People generally consume Aspartame, Sucralose, and Stevia believing that they are a ‘healthy choice’ but this may not be true. Aspartame, Sucralose and Stevia are often called nonnutritive sweeteners (NNS). In fact a new study has found mixed evidence to support use of these sweeteners for weight loss. The study also suggests that routine consumption of NNS may be associated with long-term weight gain and an increased risk of heart disease.
Over 40% of adults in American regularly consume Non-Nutritive Sweeteners.
In addition, studies measuring NNS in blood and urine have shown that many people consume these sweeteners in foods without knowing.
There is evidence that routine consumption of NNS may confuse and “reprogram” a person’s metabolism in a way that favors weight gain, insulin resistance, and glucose intolerance.
Another important factor may be due to the fact that consuming NNS may promote a “sweet tooth” or even give a person a sense of “permission” to eat higher-calorie foods because they “saved” on calories with their diet drink.

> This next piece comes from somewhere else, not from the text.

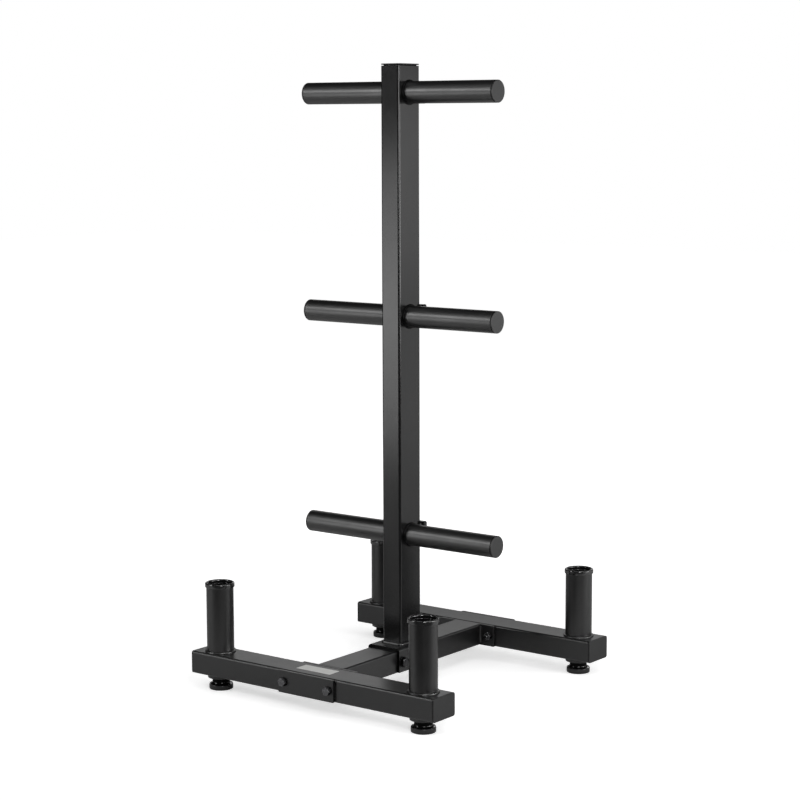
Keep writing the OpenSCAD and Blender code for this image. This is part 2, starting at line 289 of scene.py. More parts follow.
looks = {
    "uprightPaint": {"colour": (0.0035, 0.0035, 0.0037), "roughness": 0.2, "spread": 0.01},
    "basePaint": {"colour": (0.005, 0.005, 0.0052), "roughness": 0.31, "spread": 0.015, "ior": 1.62},
    "pegPaint": {"colour": (0.002, 0.002, 0.0021), "roughness": 0.37, "spread": 0.02, "ior": 1.87},
    "sleevePaint": {"colour": (0.003, 0.003, 0.0031), "roughness": 0.33, "spread": 0.02, "ior": 1.66},
    # A darker, duller copy of the frame paint: painted shade, laid on the saddle's edge faces, the pegs' ends
    # and the welds round the peg roots
    "cutPaint": {"colour": (0.002, 0.002, 0.0021), "roughness": 0.3, "spread": 0.02, "ior": 1.2},
    "weldPaint": {
        "colour": (0.006, 0.006, 0.0062), "roughness": 0.34, "spread": 0.06, "ior": 1.75,
        "peelScale": 380.0, "peelHeight": 0.06, "peelStrength": 0.4,
    },
    "capPlastic": {
        "colour": (0.006, 0.006, 0.0062), "roughness": 0.45, "spread": 0.03,
        "grainScale": 1400.0, "grainStrength": 0.15, "grainHeight": 0.03,
    },
    "pegCapPlastic": {
        "colour": (0.006, 0.006, 0.0062), "roughness": 0.42, "spread": 0.03, "ior": 1.63,
        "grainScale": 1400.0, "grainStrength": 0.15, "grainHeight": 0.03,
    },
    "collarPlastic": {
        "colour": (0.005, 0.005, 0.0052), "roughness": 0.14, "spread": 0.03, "ior": 1.85,
        "grainScale": 1600.0, "grainStrength": 0.03, "grainHeight": 0.01,
    },
    "padPlastic": {
        "colour": (0.006, 0.006, 0.0062), "roughness": 0.3, "spread": 0.04, "peelScale": 220.0,
        "peelStrength": 0.1, "ior": 1.55,
    },
    "padGloss": {
        "colour": (0.002, 0.002, 0.0021), "roughness": 0.1, "spread": 0.03, "peelScale": 220.0,
        "peelHeight": 0.01, "peelStrength": 0.1, "ior": 1.45,
    },
    # The foot's neck: near black with little reflection, as painted shade under the boss
    "neckBlack": {
        "colour": (0.002, 0.002, 0.0021), "roughness": 0.3, "spread": 0.03, "peelScale": 220.0,
        "peelHeight": 0.01, "peelStrength": 0.1, "ior": 1.12,
    },
    "studZinc": {
        "colour": (0.2, 0.2, 0.21), "roughness": 0.32, "spread": 0.08, "metallic": 1.0, "peelScale": 900.0,
    },
    "blackZinc": {
        "colour": (0.14, 0.14, 0.145), "roughness": 0.28, "spread": 0.08, "metallic": 1.0,
        "peelScale": 800.0, "cloudScale": 120.0,
    },
    # A darker copy of the black zinc: painted shade on the saddle's bolts
    "darkZinc": {
        "colour": (0.06, 0.06, 0.062), "roughness": 0.22, "spread": 0.06, "metallic": 1.0,
        "peelScale": 800.0, "cloudScale": 120.0,
    },
    # Washers near black: painted shade, the dark crescent beside each bolt head
    "blackWasher": {
        "colour": (0.025, 0.025, 0.026), "roughness": 0.28, "spread": 0.08, "metallic": 1.0,
        "peelScale": 800.0, "cloudScale": 120.0,
    },
    "bareLabel": {
        "colour": (0.66, 0.66, 0.64), "roughness": 0.35, "spread": 0.05,
        "cloud": 0.06, "cloudScale": 60.0, "peelScale": 500.0, "peelHeight": 0.01,
    },
}
materials = {name: finishMaterial(name, look) for name, look in looks.items()}
print("materials:", len(materials))


# Geometry Nodes

def newTree(name, inputs):
    tree = bpy.data.node_groups.new(name, "GeometryNodeTree")
    face = tree.interface
    face.new_socket(name="Geometry", in_out="INPUT", socket_type="NodeSocketGeometry")
    for label, kind, value in inputs:
        socket = face.new_socket(name=label, in_out="INPUT", socket_type=kind)
        if value is not None:
            socket.default_value = value
    face.new_socket(name="Geometry", in_out="OUTPUT", socket_type="NodeSocketGeometry")
    start = tree.nodes.new("NodeGroupInput")
    out = tree.nodes.new("NodeGroupOutput")
    return tree, start, out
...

A recent study published on July 17, 2017 in the Canadian Medical Association Journal (CMAJ), gathered data from several trials with thousands of participants. The results were inconclusive suggesting both significant weight loss with NNS as well as modest long-term gains in body weight, BMI, and waist circumference. In addition, high NNS intake was associated with higher risks of high blood pressure, stroke, cardiovascular events type 2 diabetes. Expert’s opinion on these conclusions is mixed. Authors of the study are not convinced that these results were unbiased. For example, higher risks of heart disease may be associated with people who are heavier and who are drinking diet soda to make up for their bad eating habits.
The Calorie Control Council, an association representing the low- and reduced-calorie food and beverage industry, said in a statement the study paints low-calorie sweeteners with “too broad a brush” and that the “researchers admit that less than 50% of the cohort studies controlled for ethnicity or socioeconomic status, which are both known risk factors for obesity and cardiometabolic illness.”
The answer to this question is not so simple. Considering the negative effects of artificial sweeteners on the body, it may be a good idea to stay off of them as much as possible. As far as using stevia which is a NNS but natural, the jury is out and again no definite conclusion on its effects on weight.